If you missed the “Strict Beauty: Sol LeWitt Prints” exhibition that was on view in New Britain last year, good news. It’s now at the Williams College Museum of Art, 15 Lawrence Hall Dr., Williamstown, Massachusetts, through June 11. The show, which was curated by David S. Areford, professor of art history at the University of Massachusetts Boston, features over 200 prints starting with LeWitt’s earliest figure studies and scenes of urban life and then exploring his four main themes of abstraction: “Lines, Arcs, Circles, and Grids,” “Bands and Colors,” “From Geometric Figures to Complex Forms” and “Wavy, Curvy, Loopy Doopy and in All Directions.”
“In the Moment: Recent Work by Louise Hamlin,” former George Frederick Jewett Professor of Studio Art and area head of printmaking at Dartmouth, can be seen through September 3 at the Hood Museum of Art, Dartmouth College, Hanover, New Hampshire. “Inspiration can be found in many places — for Hamlin, it is not in the grandiose but rather in the subtle, familiar, and overlooked corners of our everyday world. In each scene, whether a fog-filled landscape or a farmstand bundle of garlic scapes, Hamlin has explored light and form, creating images that suggest paint (or ink) and color as her driving force.” Recently reopened to the public, the Hood is also currently featuring “Unbroken: Native American Ceramics, Sculpture and Design” (through April 30) and “Photographs from Hollywood’s Golden Era: The John Kobal Foundation” (through May 21).

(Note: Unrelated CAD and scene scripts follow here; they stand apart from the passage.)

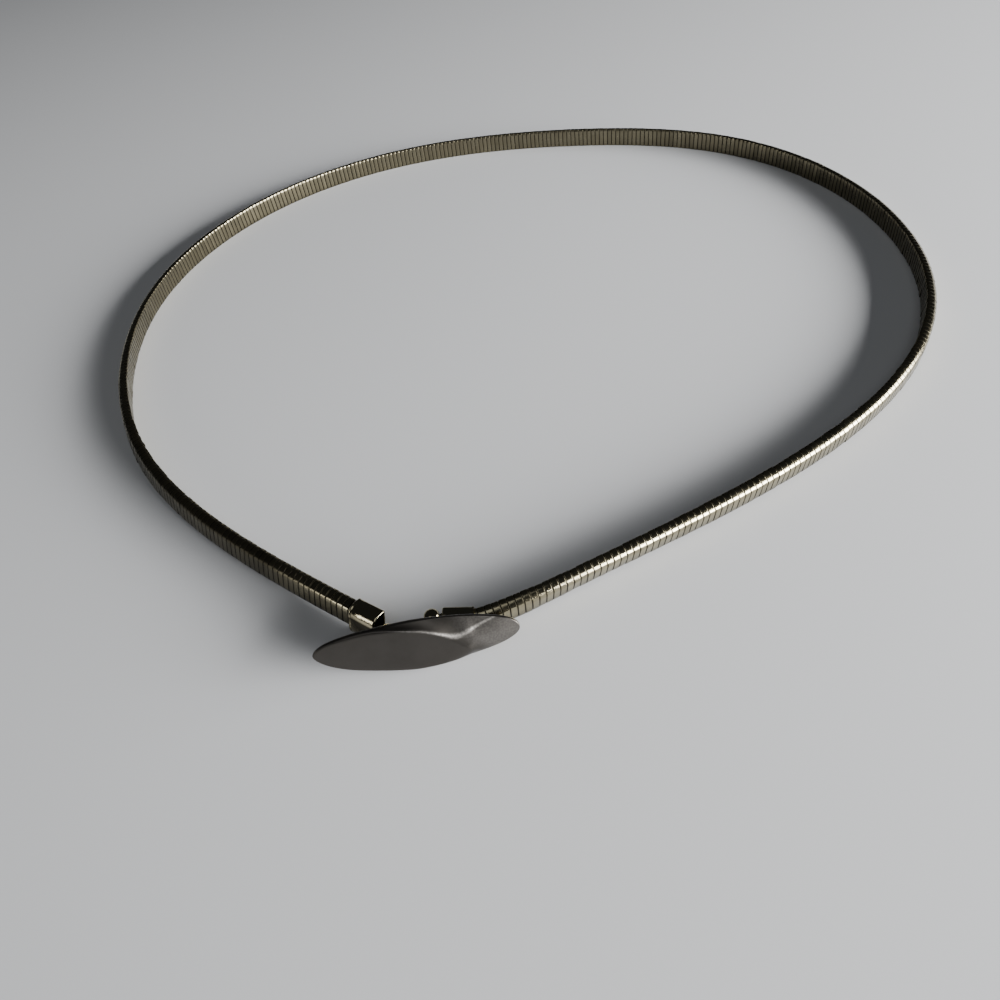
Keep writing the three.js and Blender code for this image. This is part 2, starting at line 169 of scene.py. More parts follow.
# %% The route table
ROUTE = np.array([
    # x, y, lean in degrees, lift
    (-44.3, -104.9, 18, 0.9), (-67.9, -84.9, 19, 0.1), (-87.7, -65.4, 18, 0),
    (-104.2, -43.1, 17, 0), (-114.5, -17.5, 12, 0), (-118.8, 10.3, 7, 0),
    (-116.9, 38.0, 4, 0), (-107.1, 63.9, 2, 0),
    (-89.9, 86.1, 0, 0), (-67.2, 102.3, 0, 0), (-41.0, 111.8, 0, 0), (-13.3, 114.5, 0, 0),
    (14.2, 111.4, 0, 0), (41.1, 104.2, 0, 0), (67.2, 93.9, 0, 0), (90.1, 78.4, 0, 0),
    (107.0, 56.4, 1, 0), (116.7, 30.2, 2, 0), (119.0, 2.3, 2, 0), (113.6, -25.2, 1, 0),
    (99.8, -49.3, -1, 0), (79.1, -68.0, -3, 0), (54.7, -81.5, -5, 0), (29.0, -91.8, -10, 0),
    (2.8, -100.6, -15, 0.1), (-11.0, -105.6, -10, 0.2), (-18.4, -107.5, -3, 0.2),
    (-22.8, -108.6, 0, 0.2), (-27.0, -107.8, 0, 0.2),
])


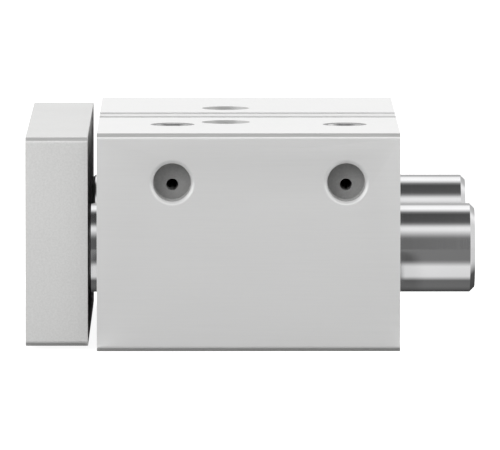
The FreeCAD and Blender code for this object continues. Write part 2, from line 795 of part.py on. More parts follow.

“Shifting,” an exhibition featuring Connecticut artist Amy Genser, who works with paper and paint to explore her ongoing obsession with texture, pattern, and color, is on view through December 3 at the Fuller Craft Museum, 455 Oak St., Brockton, Massachusetts. “Using paper as pigment, she layers, cuts, rolls and combines the humble material into vibrant tableaux that are inspired by the natural world—the flow of water, the shape of beehives, the organic irregularity of plants, and more.” A site-specific installation explores the mutable beauty of the museum’s natural surroundings, the power of each season and the beautiful transitions in between.